**Record set**:
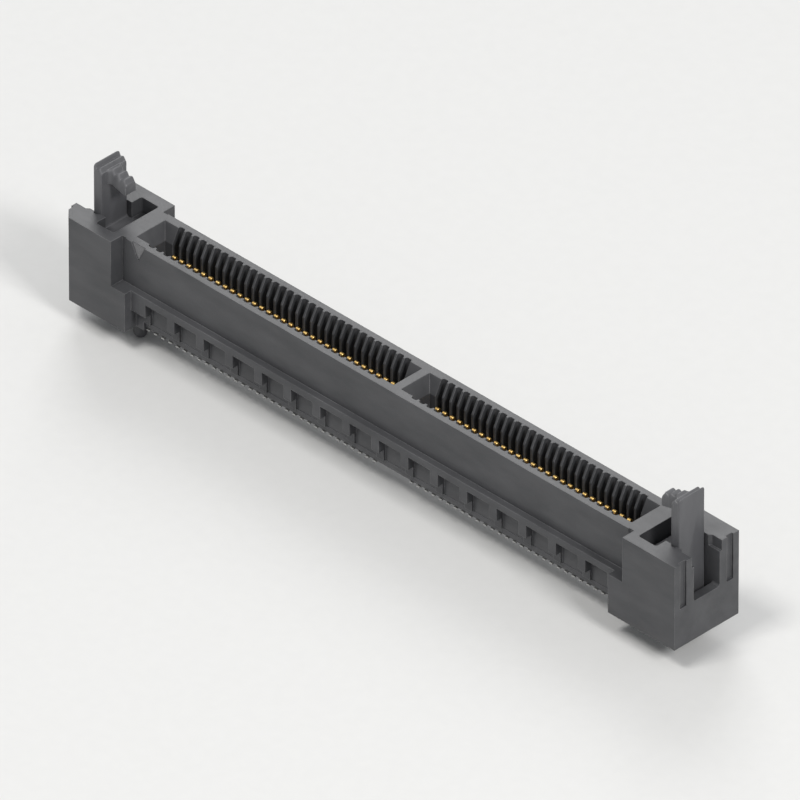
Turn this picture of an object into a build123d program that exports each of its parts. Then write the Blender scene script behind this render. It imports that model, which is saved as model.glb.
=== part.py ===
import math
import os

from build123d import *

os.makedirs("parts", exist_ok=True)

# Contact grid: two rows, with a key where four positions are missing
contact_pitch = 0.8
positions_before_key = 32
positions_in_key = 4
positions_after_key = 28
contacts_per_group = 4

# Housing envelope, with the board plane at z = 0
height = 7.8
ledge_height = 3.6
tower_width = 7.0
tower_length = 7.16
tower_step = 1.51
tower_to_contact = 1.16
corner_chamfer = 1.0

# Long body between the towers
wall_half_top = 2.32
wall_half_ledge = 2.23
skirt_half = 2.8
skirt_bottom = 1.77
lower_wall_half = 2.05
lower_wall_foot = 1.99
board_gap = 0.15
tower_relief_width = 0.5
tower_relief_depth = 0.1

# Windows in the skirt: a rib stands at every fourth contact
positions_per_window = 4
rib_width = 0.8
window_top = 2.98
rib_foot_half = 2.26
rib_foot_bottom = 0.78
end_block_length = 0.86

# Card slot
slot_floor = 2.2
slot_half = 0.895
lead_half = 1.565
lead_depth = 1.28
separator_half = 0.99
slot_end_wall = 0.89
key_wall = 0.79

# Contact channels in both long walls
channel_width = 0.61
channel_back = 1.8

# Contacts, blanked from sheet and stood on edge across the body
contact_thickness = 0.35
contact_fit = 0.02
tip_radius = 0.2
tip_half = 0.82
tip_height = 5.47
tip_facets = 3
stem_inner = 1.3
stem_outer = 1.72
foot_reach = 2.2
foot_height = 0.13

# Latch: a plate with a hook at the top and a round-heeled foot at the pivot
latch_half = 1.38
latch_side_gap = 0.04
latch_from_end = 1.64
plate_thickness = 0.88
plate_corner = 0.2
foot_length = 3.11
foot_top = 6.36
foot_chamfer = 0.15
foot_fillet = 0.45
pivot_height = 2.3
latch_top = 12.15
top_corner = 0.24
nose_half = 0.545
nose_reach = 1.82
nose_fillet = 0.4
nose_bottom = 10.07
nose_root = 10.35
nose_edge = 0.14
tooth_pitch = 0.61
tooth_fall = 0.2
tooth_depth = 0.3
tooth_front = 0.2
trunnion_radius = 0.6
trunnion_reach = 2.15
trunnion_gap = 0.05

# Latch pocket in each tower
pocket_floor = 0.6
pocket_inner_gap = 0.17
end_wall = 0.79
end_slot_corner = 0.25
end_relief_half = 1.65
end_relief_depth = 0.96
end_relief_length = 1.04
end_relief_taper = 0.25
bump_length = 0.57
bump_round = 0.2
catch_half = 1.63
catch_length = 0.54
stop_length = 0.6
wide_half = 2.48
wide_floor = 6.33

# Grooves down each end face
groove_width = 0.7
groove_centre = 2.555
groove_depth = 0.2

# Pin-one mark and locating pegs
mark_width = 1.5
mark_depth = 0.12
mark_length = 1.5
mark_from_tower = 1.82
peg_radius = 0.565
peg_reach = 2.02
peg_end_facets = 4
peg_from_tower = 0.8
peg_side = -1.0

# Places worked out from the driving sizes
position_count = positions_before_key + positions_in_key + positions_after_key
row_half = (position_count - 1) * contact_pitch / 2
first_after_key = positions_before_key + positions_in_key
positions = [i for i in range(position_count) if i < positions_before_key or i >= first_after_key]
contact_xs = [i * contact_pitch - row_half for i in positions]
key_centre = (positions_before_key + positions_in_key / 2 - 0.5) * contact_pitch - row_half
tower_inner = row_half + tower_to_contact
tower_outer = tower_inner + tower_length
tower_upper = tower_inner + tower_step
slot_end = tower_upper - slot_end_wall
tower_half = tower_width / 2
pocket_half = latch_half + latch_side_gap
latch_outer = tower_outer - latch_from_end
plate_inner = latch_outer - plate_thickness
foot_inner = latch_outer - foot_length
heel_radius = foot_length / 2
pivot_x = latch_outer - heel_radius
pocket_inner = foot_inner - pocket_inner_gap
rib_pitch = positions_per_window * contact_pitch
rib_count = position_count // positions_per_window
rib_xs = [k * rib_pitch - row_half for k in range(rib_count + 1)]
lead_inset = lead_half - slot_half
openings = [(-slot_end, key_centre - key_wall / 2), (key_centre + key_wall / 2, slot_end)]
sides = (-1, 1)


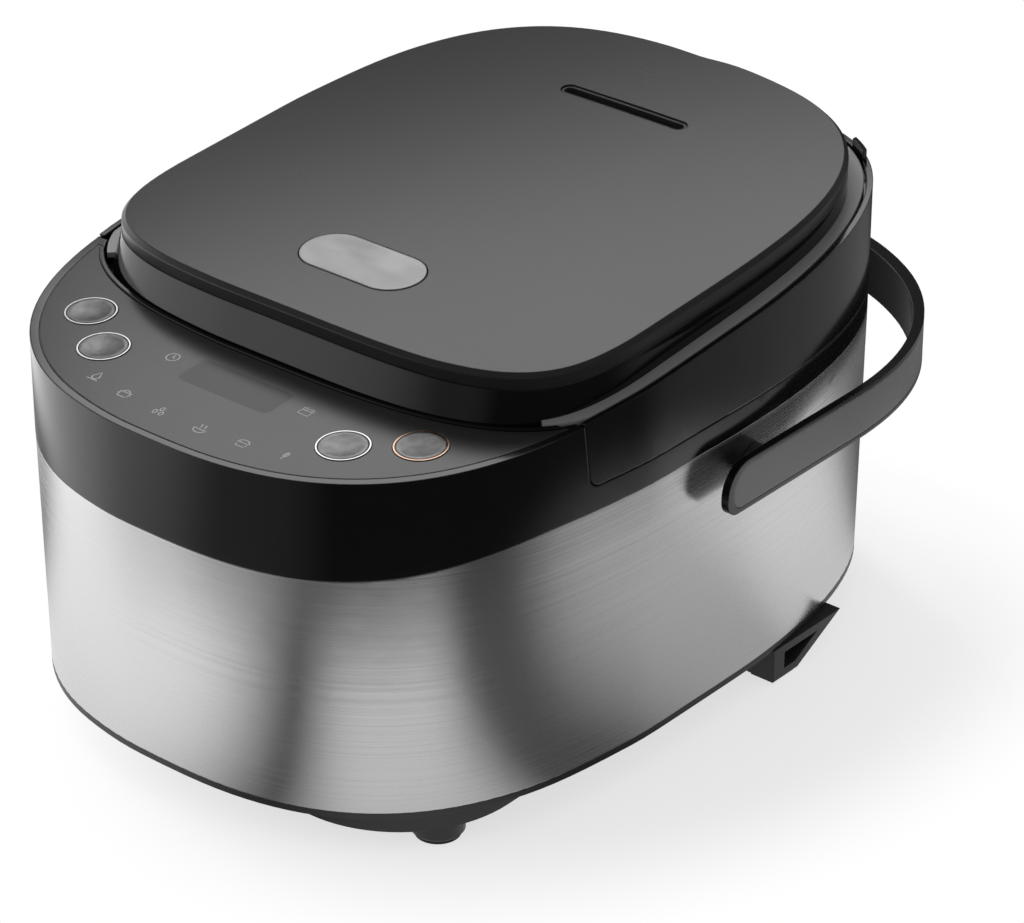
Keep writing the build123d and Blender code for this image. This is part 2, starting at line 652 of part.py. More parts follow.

**Request**:
Give back, verbatim, the lines from the top of the entries above through the line containing "contacts_per_group = 4".

**The reply**:
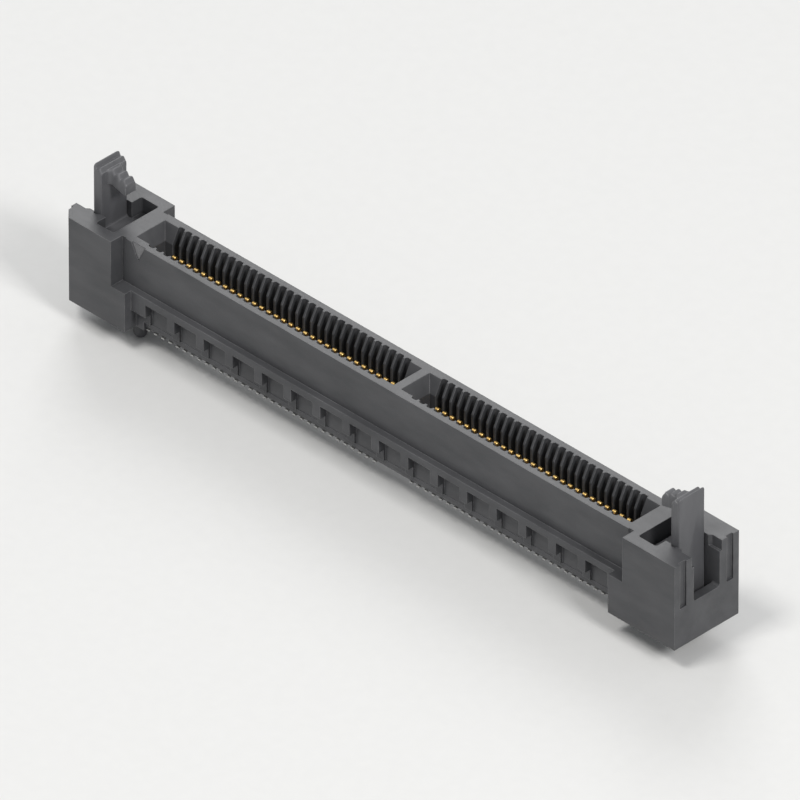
Turn this picture of an object into a build123d program that exports each of its parts. Then write the Blender scene script behind this render. It imports that model, which is saved as model.glb.
=== part.py ===
import math
import os

from build123d import *

os.makedirs("parts", exist_ok=True)

# Contact grid: two rows, with a key where four positions are missing
contact_pitch = 0.8
positions_before_key = 32
positions_in_key = 4
positions_after_key = 28
contacts_per_group = 4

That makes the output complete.